● **Stated exercise**
The data below is to be returned in full and exactly.

══════════

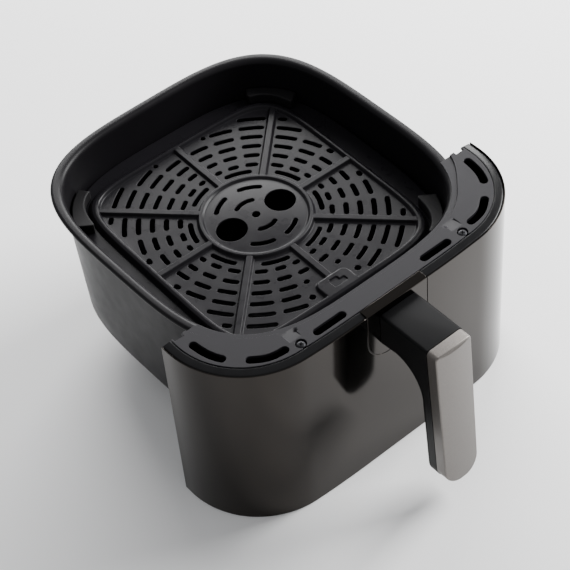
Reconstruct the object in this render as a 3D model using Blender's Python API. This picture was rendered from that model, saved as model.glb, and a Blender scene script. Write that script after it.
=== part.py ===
"""Drawer of a basket air fryer: pan, crisper plate, front fascia, top bezel and handle.

The drawing frame has X to the right, +Y towards the back of the pan and +Z up. The pan's
axis is X = Y = 0 and the fascia's bottom edge is Z = 0. At the end the whole drawer is
shifted along Y, so that the world origin is the bottom centre of its box.
"""

import math

import bmesh
import bpy
from mathutils import Vector
from mathutils.geometry import delaunay_2d_cdt

MM = 0.001
GAP = 0.3                      # clearance between touching pieces, mm

# --- Driving dimensions, millimetres --------------------------------------------------
# Pan: a superellipse in plan, drawn from sheet.
WALL_HALF_X = 120.5            # outside of the wall, just under the rim
WALL_HALF_Y = 128.1
PAN_POWER = 3.6
PAN_DEPTH = 125.7
PAN_SHEET = 1.2
PAN_TAPER = math.radians(2.0)
PAN_FILLET = 12.6
RIM_WIDTH = 7.3
ROLL = 3.4                     # height of the rolled edge

# Fascia: a shell with straight wings, two large round corners and a nearly flat front.
PAN_LIFT = 32.5                # fascia's lower edge to the underside of the pan
SIDE_SPACE = 26.4              # pan's wall to the fascia's outer face, at the side
FRONT_SPACE = 28.6             # the same, at the front
FRONT_CROWN = 1.5              # how far the front falls back towards its corners
FRONT_FLAT = 2.0               # the front is flat this far beyond the mount plate
CORNER_RADIUS = 67.0
WING_STRAIGHT = 9.4            # straight end of a wing, behind its corner
SKIN = 1.0                     # tinted steel skin
LIP_WIDTH = 6.7                # ledge around the bezel
LIP_DROP = 0.9                 # the ledge lies this far below the bezel
LIP_SLOPE = 0.4                # rise of the ledge's inner edge, and fall of its outer edge
LIP_SHEET = 1.8
FRAME_WALL = 2.5
FRAME_FLANGE = 10.7            # width of the bottom flange
FLANGE_SHEET = 2.5
PANEL_WALL = 2.0
PANEL_TO_PAN = 3.0

# Bezel.
BEZEL = 2.6                    # thickness
RIM_BELOW_BEZEL = 2.2
BEZEL_TO_RIM = 0.6             # inner edge to the rolled edge of the pan
VENT_HALF = 3.2
RAMP_WIDTH = 10.5
RAMP_BEHIND_SCREW = 9.0
RAMP_RUN = 19.0
RAMP_DEPTH = 3.4
NOTCH_WIDTH = 7.6
NOTCH_DEPTH = 2.9
NOTCH_INSET = 10.0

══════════

● **Task result**
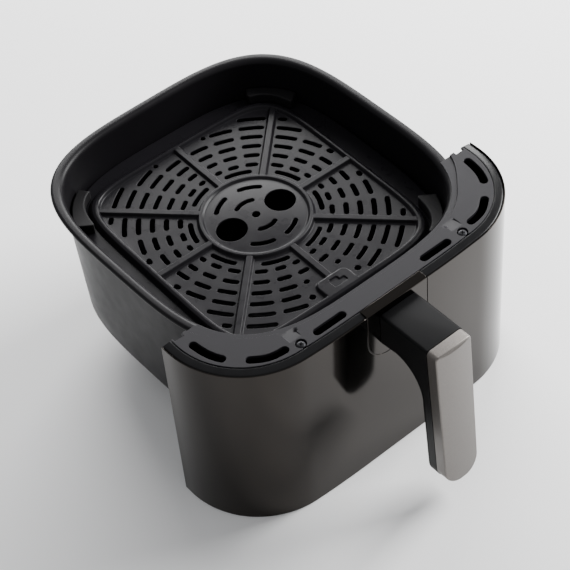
Reconstruct the object in this render as a 3D model using Blender's Python API. This picture was rendered from that model, saved as model.glb, and a Blender scene script. Write that script after it.
=== part.py ===
"""Drawer of a basket air fryer: pan, crisper plate, front fascia, top bezel and handle.

The drawing frame has X to the right, +Y towards the back of the pan and +Z up. The pan's
axis is X = Y = 0 and the fascia's bottom edge is Z = 0. At the end the whole drawer is
shifted along Y, so that the world origin is the bottom centre of its box.
"""

import math

import bmesh
import bpy
from mathutils import Vector
from mathutils.geometry import delaunay_2d_cdt

MM = 0.001
GAP = 0.3                      # clearance between touching pieces, mm

# --- Driving dimensions, millimetres --------------------------------------------------
# Pan: a superellipse in plan, drawn from sheet.
WALL_HALF_X = 120.5            # outside of the wall, just under the rim
WALL_HALF_Y = 128.1
PAN_POWER = 3.6
PAN_DEPTH = 125.7
PAN_SHEET = 1.2
PAN_TAPER = math.radians(2.0)
PAN_FILLET = 12.6
RIM_WIDTH = 7.3
ROLL = 3.4                     # height of the rolled edge

# Fascia: a shell with straight wings, two large round corners and a nearly flat front.
PAN_LIFT = 32.5                # fascia's lower edge to the underside of the pan
SIDE_SPACE = 26.4              # pan's wall to the fascia's outer face, at the side
FRONT_SPACE = 28.6             # the same, at the front
FRONT_CROWN = 1.5              # how far the front falls back towards its corners
FRONT_FLAT = 2.0               # the front is flat this far beyond the mount plate
CORNER_RADIUS = 67.0
WING_STRAIGHT = 9.4            # straight end of a wing, behind its corner
SKIN = 1.0                     # tinted steel skin
LIP_WIDTH = 6.7                # ledge around the bezel
LIP_DROP = 0.9                 # the ledge lies this far below the bezel
LIP_SLOPE = 0.4                # rise of the ledge's inner edge, and fall of its outer edge
LIP_SHEET = 1.8
FRAME_WALL = 2.5
FRAME_FLANGE = 10.7            # width of the bottom flange
FLANGE_SHEET = 2.5
PANEL_WALL = 2.0
PANEL_TO_PAN = 3.0

# Bezel.
BEZEL = 2.6                    # thickness
RIM_BELOW_BEZEL = 2.2
BEZEL_TO_RIM = 0.6             # inner edge to the rolled edge of the pan
VENT_HALF = 3.2
RAMP_WIDTH = 10.5
RAMP_BEHIND_SCREW = 9.0
RAMP_RUN = 19.0
RAMP_DEPTH = 3.4
NOTCH_WIDTH = 7.6
NOTCH_DEPTH = 2.9
NOTCH_INSET = 10.0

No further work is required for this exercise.